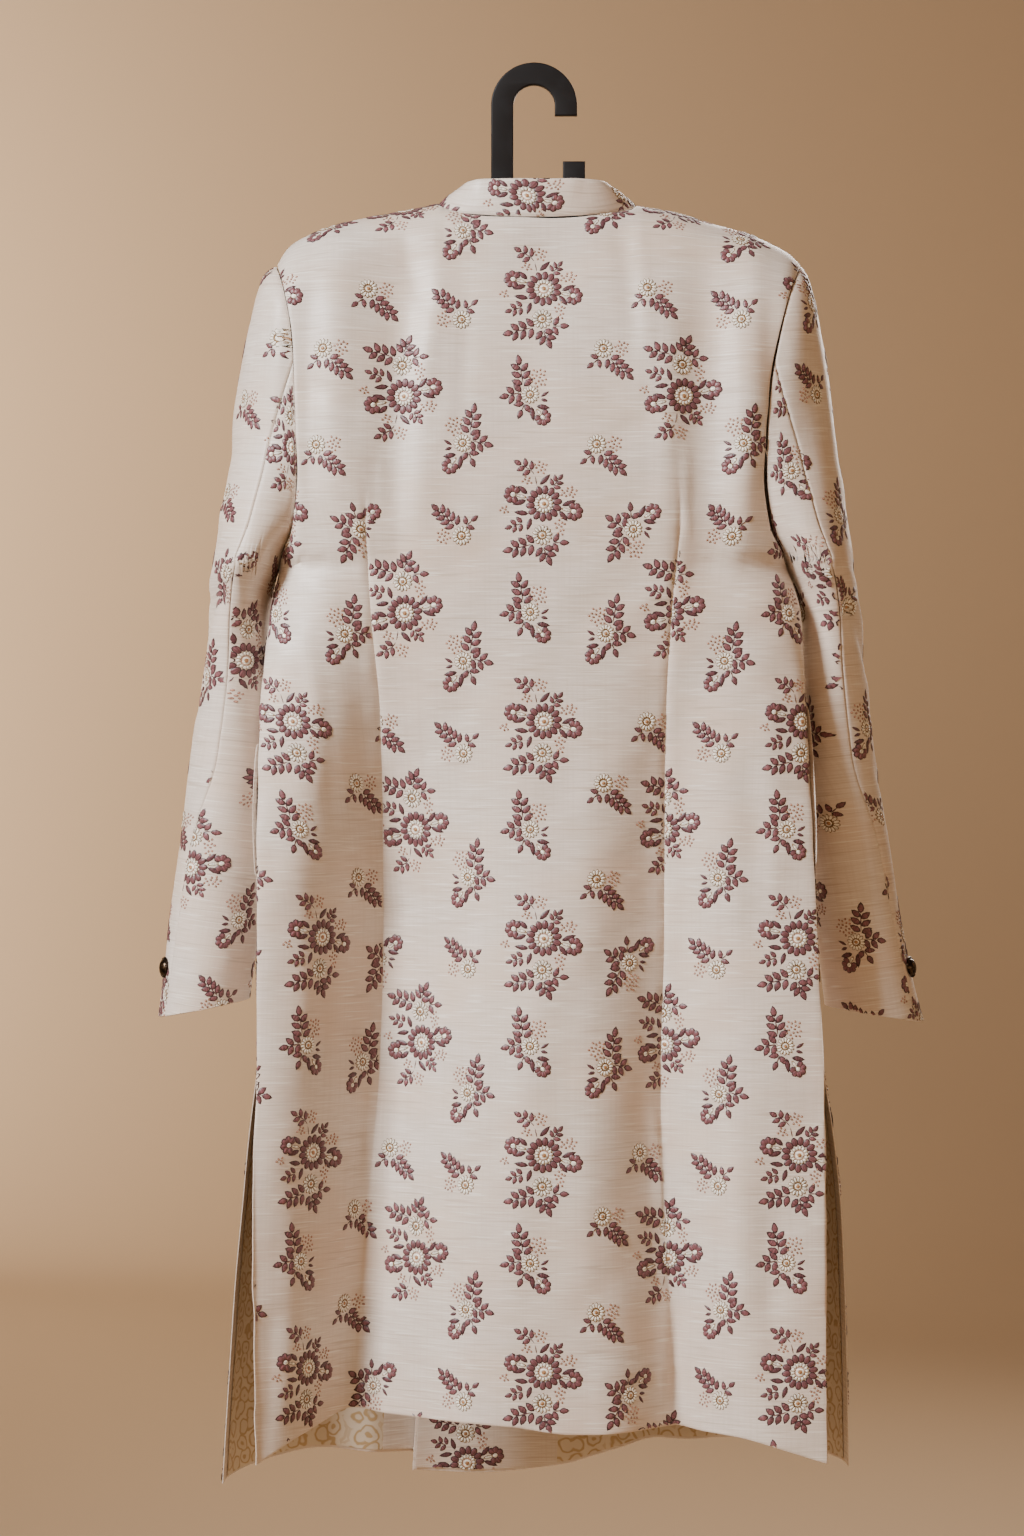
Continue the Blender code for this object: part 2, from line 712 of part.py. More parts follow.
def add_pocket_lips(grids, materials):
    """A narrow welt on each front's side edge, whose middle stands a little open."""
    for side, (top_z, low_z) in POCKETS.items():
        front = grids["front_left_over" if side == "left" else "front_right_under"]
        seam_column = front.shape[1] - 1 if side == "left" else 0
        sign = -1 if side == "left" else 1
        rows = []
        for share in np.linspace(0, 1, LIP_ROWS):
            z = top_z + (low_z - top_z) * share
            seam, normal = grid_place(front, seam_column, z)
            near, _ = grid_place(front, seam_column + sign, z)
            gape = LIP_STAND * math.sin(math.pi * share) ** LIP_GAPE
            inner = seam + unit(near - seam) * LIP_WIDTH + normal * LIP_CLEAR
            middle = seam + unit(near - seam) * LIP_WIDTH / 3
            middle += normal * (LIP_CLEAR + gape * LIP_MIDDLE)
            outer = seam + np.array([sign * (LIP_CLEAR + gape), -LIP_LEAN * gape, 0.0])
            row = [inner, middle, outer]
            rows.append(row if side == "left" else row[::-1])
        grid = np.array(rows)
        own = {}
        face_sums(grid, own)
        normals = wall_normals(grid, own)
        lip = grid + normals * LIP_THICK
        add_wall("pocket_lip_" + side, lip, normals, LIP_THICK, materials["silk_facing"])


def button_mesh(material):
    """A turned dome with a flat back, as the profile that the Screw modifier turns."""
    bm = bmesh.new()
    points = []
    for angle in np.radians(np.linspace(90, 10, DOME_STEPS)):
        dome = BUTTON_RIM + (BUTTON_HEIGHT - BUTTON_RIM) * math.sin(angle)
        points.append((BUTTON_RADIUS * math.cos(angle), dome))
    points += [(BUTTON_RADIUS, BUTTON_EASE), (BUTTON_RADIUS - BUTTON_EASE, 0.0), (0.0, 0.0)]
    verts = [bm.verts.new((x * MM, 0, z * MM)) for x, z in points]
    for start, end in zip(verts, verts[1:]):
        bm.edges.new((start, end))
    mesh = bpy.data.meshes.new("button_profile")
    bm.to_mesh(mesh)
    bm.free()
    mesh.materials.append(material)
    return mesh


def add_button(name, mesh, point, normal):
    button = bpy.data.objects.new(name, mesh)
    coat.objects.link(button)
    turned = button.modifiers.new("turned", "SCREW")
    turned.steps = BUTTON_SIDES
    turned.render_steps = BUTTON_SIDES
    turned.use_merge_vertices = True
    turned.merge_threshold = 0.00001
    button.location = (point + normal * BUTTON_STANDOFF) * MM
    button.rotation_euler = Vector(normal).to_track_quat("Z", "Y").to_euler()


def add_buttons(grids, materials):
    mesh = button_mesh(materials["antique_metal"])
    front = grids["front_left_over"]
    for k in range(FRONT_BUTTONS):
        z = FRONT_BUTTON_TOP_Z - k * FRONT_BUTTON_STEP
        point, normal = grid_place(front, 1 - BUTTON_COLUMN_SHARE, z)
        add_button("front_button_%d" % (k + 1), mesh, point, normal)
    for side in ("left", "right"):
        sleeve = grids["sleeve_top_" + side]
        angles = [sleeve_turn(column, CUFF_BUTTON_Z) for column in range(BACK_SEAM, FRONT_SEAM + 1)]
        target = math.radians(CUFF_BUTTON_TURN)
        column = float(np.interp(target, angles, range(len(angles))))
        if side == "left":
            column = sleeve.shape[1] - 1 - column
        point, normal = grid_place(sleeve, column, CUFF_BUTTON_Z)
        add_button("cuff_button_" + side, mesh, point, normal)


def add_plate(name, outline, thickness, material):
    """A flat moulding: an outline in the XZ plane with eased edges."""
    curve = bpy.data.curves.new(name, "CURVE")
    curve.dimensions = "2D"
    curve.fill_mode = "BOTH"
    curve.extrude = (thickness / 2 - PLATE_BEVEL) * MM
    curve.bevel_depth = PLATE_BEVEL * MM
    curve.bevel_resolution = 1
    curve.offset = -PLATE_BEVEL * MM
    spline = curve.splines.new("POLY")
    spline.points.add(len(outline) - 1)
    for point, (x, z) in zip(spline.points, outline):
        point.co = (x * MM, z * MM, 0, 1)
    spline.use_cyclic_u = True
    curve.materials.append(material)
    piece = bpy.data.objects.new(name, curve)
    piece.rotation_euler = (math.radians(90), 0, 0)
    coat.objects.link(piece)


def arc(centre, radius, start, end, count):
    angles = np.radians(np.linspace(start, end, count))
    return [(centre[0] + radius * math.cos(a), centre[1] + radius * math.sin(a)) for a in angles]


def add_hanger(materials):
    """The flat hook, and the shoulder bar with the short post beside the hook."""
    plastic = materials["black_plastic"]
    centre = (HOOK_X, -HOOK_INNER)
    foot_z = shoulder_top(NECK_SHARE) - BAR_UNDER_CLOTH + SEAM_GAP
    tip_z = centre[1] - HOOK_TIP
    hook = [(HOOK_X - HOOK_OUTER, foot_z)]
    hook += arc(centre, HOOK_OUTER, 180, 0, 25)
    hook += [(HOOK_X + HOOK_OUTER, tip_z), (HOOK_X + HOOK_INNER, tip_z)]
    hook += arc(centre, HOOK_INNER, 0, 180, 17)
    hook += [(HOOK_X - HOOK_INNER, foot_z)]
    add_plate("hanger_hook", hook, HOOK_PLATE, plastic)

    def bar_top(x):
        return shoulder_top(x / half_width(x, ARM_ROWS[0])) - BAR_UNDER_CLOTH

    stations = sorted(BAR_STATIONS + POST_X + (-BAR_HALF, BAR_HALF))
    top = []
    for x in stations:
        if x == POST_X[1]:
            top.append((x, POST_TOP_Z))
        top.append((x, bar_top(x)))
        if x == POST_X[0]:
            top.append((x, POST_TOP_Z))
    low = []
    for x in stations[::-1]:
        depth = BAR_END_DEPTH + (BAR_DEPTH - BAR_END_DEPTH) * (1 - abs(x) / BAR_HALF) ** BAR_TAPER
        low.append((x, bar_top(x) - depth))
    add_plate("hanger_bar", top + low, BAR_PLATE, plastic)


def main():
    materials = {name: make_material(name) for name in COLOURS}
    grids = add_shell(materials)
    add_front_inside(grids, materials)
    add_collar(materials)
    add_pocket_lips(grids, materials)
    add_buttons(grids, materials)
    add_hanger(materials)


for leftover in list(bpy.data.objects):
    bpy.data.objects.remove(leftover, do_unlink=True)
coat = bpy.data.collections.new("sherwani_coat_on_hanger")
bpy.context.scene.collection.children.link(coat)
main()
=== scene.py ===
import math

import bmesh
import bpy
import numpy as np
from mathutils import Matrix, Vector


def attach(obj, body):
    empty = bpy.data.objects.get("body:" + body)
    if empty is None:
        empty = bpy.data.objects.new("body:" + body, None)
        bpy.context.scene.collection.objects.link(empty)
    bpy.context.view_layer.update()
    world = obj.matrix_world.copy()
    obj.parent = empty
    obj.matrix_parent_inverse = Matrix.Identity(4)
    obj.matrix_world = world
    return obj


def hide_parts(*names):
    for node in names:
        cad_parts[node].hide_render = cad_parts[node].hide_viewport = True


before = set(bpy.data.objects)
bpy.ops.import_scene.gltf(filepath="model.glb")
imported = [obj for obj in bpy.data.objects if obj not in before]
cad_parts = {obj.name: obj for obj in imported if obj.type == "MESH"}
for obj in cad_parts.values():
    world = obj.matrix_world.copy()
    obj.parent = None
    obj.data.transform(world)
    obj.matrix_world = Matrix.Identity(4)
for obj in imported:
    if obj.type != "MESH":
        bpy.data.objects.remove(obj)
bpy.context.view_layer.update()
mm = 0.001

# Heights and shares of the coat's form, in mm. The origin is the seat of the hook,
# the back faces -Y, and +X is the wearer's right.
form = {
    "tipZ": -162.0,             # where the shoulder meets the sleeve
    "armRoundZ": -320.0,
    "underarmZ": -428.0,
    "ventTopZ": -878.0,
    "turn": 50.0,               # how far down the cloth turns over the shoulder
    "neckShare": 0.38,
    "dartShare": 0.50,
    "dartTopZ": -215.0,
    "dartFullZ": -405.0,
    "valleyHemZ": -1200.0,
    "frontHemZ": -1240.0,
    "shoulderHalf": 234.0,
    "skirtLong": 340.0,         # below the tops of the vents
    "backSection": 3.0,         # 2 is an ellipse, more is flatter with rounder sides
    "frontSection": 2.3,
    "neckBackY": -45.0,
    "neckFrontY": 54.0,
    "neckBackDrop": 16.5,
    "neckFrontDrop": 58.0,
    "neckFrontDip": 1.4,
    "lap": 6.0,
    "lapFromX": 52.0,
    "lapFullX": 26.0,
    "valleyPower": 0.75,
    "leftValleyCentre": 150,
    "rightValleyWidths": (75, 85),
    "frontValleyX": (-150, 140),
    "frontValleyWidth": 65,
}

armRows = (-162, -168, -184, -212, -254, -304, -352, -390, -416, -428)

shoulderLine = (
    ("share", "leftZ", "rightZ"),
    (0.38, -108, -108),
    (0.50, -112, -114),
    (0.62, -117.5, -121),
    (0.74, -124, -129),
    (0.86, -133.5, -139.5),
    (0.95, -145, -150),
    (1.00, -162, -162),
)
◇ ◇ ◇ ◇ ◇
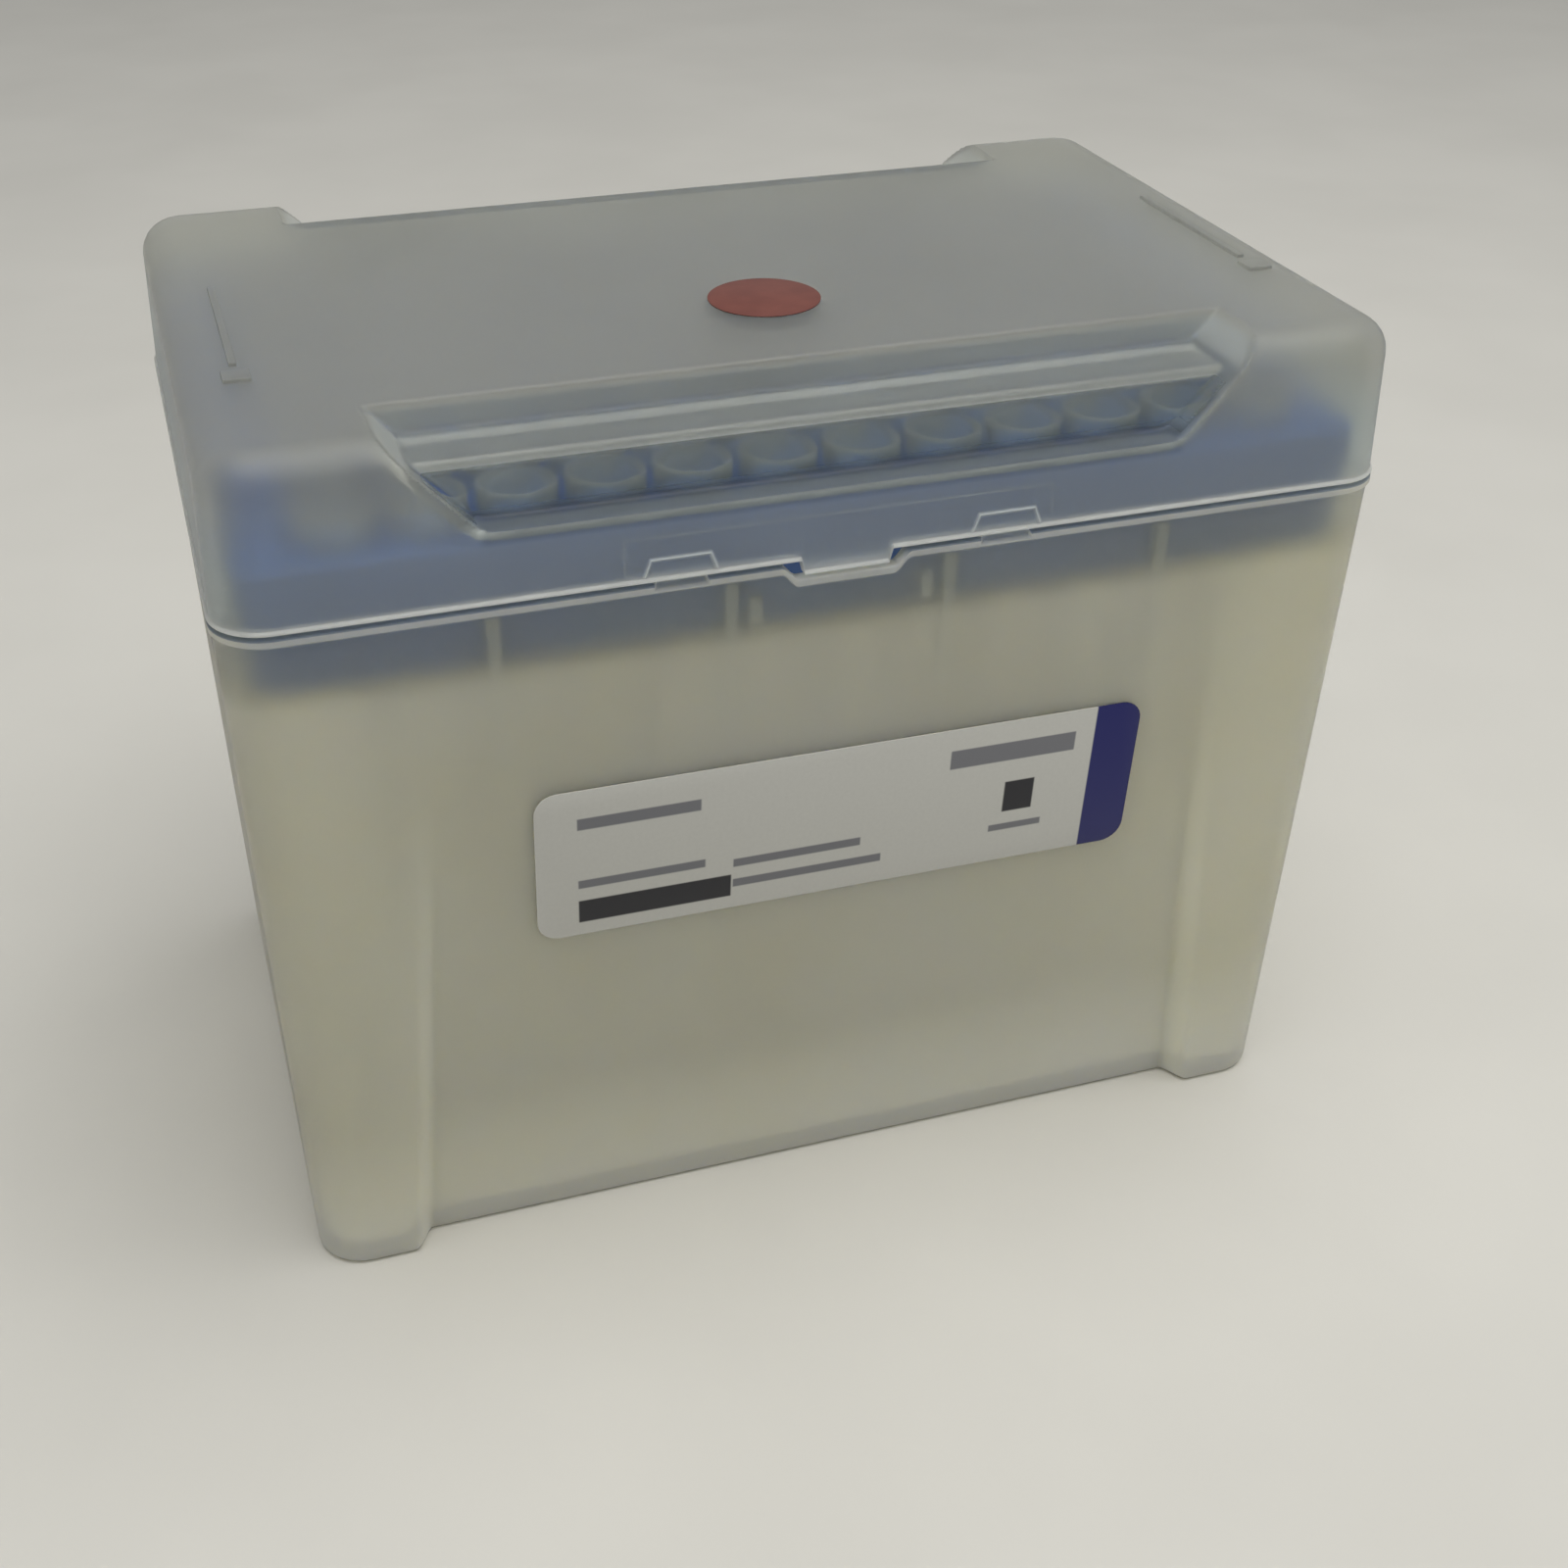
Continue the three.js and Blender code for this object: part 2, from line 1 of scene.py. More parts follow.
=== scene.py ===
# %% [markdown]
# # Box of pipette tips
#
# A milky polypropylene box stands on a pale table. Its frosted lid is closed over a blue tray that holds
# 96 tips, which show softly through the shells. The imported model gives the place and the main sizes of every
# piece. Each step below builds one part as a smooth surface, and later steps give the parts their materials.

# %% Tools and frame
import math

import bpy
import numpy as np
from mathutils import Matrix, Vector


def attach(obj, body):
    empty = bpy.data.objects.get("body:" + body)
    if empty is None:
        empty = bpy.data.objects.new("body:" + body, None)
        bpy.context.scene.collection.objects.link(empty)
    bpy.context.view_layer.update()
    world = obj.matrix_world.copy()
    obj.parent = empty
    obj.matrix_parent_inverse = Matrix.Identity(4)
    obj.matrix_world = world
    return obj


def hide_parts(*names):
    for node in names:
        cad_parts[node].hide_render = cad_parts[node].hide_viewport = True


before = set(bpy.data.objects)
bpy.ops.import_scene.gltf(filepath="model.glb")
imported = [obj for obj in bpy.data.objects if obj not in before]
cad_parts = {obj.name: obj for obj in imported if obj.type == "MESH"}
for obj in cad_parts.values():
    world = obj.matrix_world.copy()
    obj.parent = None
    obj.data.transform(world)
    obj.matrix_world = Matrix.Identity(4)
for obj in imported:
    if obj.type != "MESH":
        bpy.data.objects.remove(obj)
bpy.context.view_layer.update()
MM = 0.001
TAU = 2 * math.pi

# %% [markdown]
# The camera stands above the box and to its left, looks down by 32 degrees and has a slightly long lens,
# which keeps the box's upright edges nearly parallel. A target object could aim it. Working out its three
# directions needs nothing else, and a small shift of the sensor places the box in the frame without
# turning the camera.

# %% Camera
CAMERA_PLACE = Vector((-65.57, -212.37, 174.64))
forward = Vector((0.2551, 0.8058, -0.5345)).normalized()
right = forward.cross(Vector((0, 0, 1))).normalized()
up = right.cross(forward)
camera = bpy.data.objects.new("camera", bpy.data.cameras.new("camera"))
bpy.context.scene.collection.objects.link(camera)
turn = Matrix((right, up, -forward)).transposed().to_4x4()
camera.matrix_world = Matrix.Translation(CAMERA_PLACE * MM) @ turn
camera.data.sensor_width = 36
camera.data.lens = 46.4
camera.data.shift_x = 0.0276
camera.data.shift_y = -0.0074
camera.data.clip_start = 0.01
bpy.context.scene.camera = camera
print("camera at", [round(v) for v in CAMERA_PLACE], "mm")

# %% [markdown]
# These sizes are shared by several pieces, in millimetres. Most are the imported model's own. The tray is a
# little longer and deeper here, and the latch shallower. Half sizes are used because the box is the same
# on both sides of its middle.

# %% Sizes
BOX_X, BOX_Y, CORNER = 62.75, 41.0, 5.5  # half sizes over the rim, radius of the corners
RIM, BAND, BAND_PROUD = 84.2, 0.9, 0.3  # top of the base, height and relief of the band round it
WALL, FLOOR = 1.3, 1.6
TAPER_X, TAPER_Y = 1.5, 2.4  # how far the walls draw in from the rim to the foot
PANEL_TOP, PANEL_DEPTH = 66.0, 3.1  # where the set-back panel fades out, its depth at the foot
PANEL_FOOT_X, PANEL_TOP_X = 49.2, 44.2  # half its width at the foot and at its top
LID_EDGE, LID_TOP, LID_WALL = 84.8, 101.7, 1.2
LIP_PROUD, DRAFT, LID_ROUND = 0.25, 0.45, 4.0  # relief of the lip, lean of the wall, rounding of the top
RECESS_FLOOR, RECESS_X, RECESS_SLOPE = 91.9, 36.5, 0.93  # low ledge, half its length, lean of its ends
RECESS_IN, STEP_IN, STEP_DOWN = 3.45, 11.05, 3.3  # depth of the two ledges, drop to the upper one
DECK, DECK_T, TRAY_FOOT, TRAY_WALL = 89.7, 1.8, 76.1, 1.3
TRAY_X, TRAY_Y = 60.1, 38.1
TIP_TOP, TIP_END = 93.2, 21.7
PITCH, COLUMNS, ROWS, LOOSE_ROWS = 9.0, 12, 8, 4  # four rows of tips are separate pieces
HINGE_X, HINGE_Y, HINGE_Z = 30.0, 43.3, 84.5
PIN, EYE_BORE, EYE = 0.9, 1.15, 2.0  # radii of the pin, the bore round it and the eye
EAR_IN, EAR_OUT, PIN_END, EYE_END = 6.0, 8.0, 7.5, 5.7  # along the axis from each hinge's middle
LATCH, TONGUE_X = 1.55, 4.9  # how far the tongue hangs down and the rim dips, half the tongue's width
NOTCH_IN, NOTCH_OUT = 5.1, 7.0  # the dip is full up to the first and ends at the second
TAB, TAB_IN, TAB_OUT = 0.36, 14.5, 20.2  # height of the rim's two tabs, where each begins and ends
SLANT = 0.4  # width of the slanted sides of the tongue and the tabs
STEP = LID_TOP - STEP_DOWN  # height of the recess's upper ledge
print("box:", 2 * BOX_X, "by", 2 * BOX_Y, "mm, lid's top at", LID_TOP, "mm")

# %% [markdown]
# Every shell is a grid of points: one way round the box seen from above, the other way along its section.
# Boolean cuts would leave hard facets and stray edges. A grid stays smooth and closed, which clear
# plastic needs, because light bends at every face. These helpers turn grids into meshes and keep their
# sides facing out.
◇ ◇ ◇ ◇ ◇
#### Aim:
In the listing above, locate the line containing "Continue the Blender" and the line containing "return mesh". Extract those two lines and every line between them, exactly as written, and only those.

#### Complete output:
Continue the Blender code for this object: part 2, from line 712 of part.py. More parts follow.
def add_pocket_lips(grids, materials):
    """A narrow welt on each front's side edge, whose middle stands a little open."""
    for side, (top_z, low_z) in POCKETS.items():
        front = grids["front_left_over" if side == "left" else "front_right_under"]
        seam_column = front.shape[1] - 1 if side == "left" else 0
        sign = -1 if side == "left" else 1
        rows = []
        for share in np.linspace(0, 1, LIP_ROWS):
            z = top_z + (low_z - top_z) * share
            seam, normal = grid_place(front, seam_column, z)
            near, _ = grid_place(front, seam_column + sign, z)
            gape = LIP_STAND * math.sin(math.pi * share) ** LIP_GAPE
            inner = seam + unit(near - seam) * LIP_WIDTH + normal * LIP_CLEAR
            middle = seam + unit(near - seam) * LIP_WIDTH / 3
            middle += normal * (LIP_CLEAR + gape * LIP_MIDDLE)
            outer = seam + np.array([sign * (LIP_CLEAR + gape), -LIP_LEAN * gape, 0.0])
            row = [inner, middle, outer]
            rows.append(row if side == "left" else row[::-1])
        grid = np.array(rows)
        own = {}
        face_sums(grid, own)
        normals = wall_normals(grid, own)
        lip = grid + normals * LIP_THICK
        add_wall("pocket_lip_" + side, lip, normals, LIP_THICK, materials["silk_facing"])


def button_mesh(material):
    """A turned dome with a flat back, as the profile that the Screw modifier turns."""
    bm = bmesh.new()
    points = []
    for angle in np.radians(np.linspace(90, 10, DOME_STEPS)):
        dome = BUTTON_RIM + (BUTTON_HEIGHT - BUTTON_RIM) * math.sin(angle)
        points.append((BUTTON_RADIUS * math.cos(angle), dome))
    points += [(BUTTON_RADIUS, BUTTON_EASE), (BUTTON_RADIUS - BUTTON_EASE, 0.0), (0.0, 0.0)]
    verts = [bm.verts.new((x * MM, 0, z * MM)) for x, z in points]
    for start, end in zip(verts, verts[1:]):
        bm.edges.new((start, end))
    mesh = bpy.data.meshes.new("button_profile")
    bm.to_mesh(mesh)
    bm.free()
    mesh.materials.append(material)
    return mesh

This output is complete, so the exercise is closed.